According to the official data, millions of barrels of oil are  
accumulating
in untraceable depots, a possibility that is dismissed as implausible  
by oil
and shipping analysts. This paradox, dubbed the "mystery of the missing
barrels", has now been solved, according to new research from Groppe,  
Long
and Littell, a long-established Texas-based oil consultant whose clients
have included Shell, ChevronTexaco and BP; and from Lombard Street  
Research
in London.

After analysing 30 years of data, focusing on import figures of all the  
main
oil consumers and adjusting them for the quality, type and weight of  
oil and
different measures used, Groppe and his team have uncovered  
discrepancies.
On average, the OPEC countries claim to produce between 1.25m bpd and  
2m bpd
more than their real output. Only half of all announced supply increases
actually materialise.

Groppe said: "There is no way to get accurate information on any OPEC
country's oil exports. The IEA is forced to rely uncritically on what  
it is
told by governments. The real level of Saudi production is one of the  
most
closely-guarded secrets in the world."

In a bid to hide the fact that they are not producing as much oil as  
they
claim, some OPEC countries are also over-reporting their consumption of  
oil.
Demand for oil from West Asia is officially set to hit 5.56m bpd this  
year,
almost as much as the 6.29m bpd from China. It is allegedly also greater
than the 4.82m bpd expected to be consumed by the whole of Latin America
this year.

UK is to become a net fuel importer soon

Among non-OPEC producers, the UK trade deficit, which swelled to 4.97
billion pounds ($8.9 billion) in June, is set to widen as North Sea oil
reserves that were first tapped in the 1970s become depleted, said Alex
Kemp, Britain's official oil historian.

The trade deficit widened in June from 4.8 billion pounds in May, the
government said in a report yesterday, as the surplus in oil declined  
to 22
million pounds, the lowest since August 1991. By volume, Britain  
imported
more oil than it exported in June. The UK, Europe's second-largest  
economy,
may become a net importer of oil and gas within three years, Kemp said.
By the end of 2002, the UK had produced a total of 32.9 billion barrels  
of
oil equivalent, which includes oil and gas, with remaining reserves  
possibly
as low as 13.6 billion barrels, the latest available government figures
show.

As early as next year, the UK, the world's fourth largest gas producer,  
will
become a net importer of the fuel, according to forecasts by Kemp and  
the UK
Offshore Operators' Association, an industry lobby group.

The case of Oman and its parallel for Saudi Arabia

The UK has joined Indonesia which, earlier this year, became a net oil
importer.
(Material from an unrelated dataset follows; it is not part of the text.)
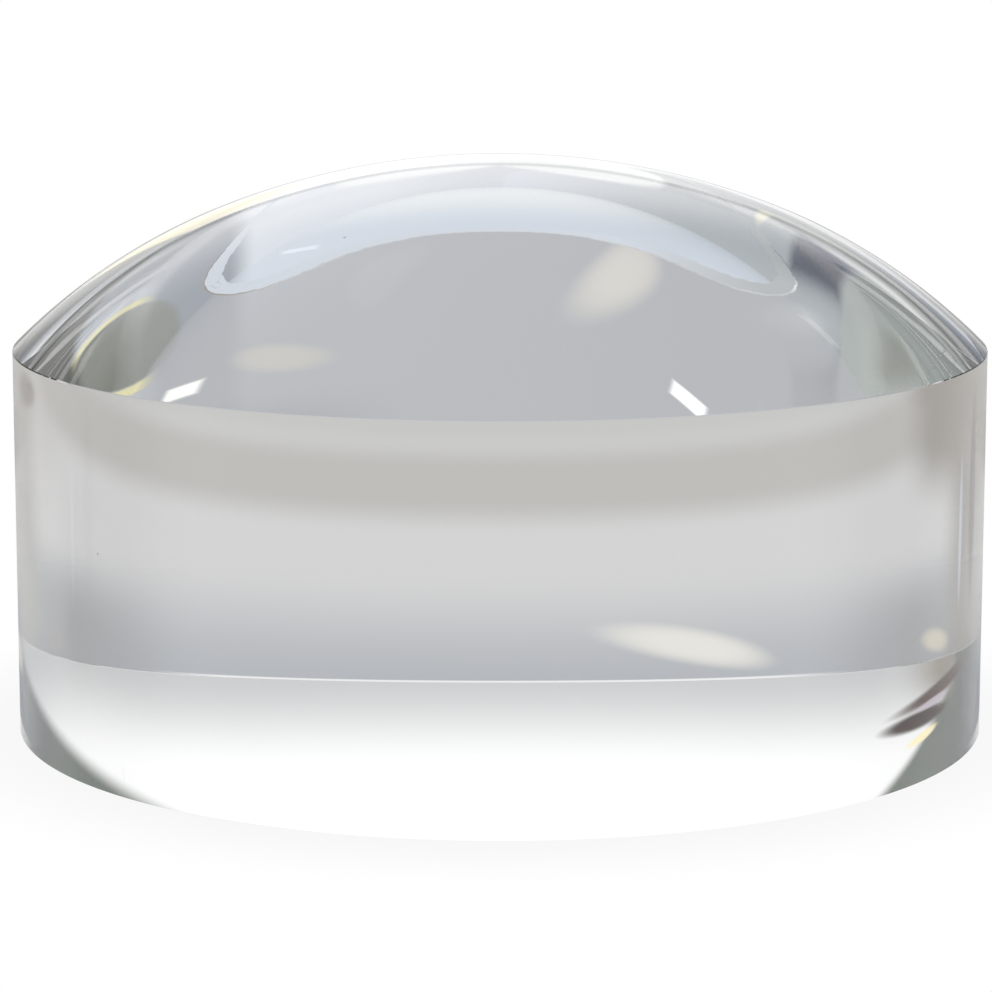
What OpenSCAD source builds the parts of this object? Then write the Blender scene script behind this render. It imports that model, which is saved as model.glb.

An article by Bill Powers, Editor of Canadian Energy View  
Point
(http://www.financialsense.com/editorials/powers/2004/0801.html) argues  
that
some of the enhanced oil recovery techniques employed by Oman have  
resulted
in an accelerated decline in production and that similar techniques  
Arabia
have also been employed on the world's largest oil field, Saudi Arabia's
Ghawar. Horizontal drilling in Oman's Yibal field has led to a dramatic
increase in water production and an equally impressive decline in oil
production.

Matt Simmons, one of the US President, Mr George Bush's energy advisors,
believes that Ghawar field is about to head into terminal and  
irreversible
decline. Should that happen, the world would soon experience triple  
digit
oil prices.

He favours pricing crude oil at $182 a barrel so that demand could be
controlled and there would be time to find bridge fuels and fuels to  
fill
the gap between an oil economy and a renewable economy
(http://news.bbc.co.uk/2/hi/business/3777413.stm). Mr. Matt Simmons also
belongs to the Association for the Study of Peak Oil and Gas
(www.peakoil.net).

It would be useful to know if India, a heavy oil importer, has any  
strategic
thinking not only to counter short-term price spikes but also a  
long-term
fuel plan for a one billion strong economy. Neither this government nor  
any
in the past has displayed a comprehensive approach to energy security.  
The
previous government merely sanctioned the building up of a strategic oil
reserve. That is a short-term remedy.

For now, as Stephen Roach of Morgan Stanley puts it, there is a 40 per  
cent
chance of a global recession in 2005 and rising by the day.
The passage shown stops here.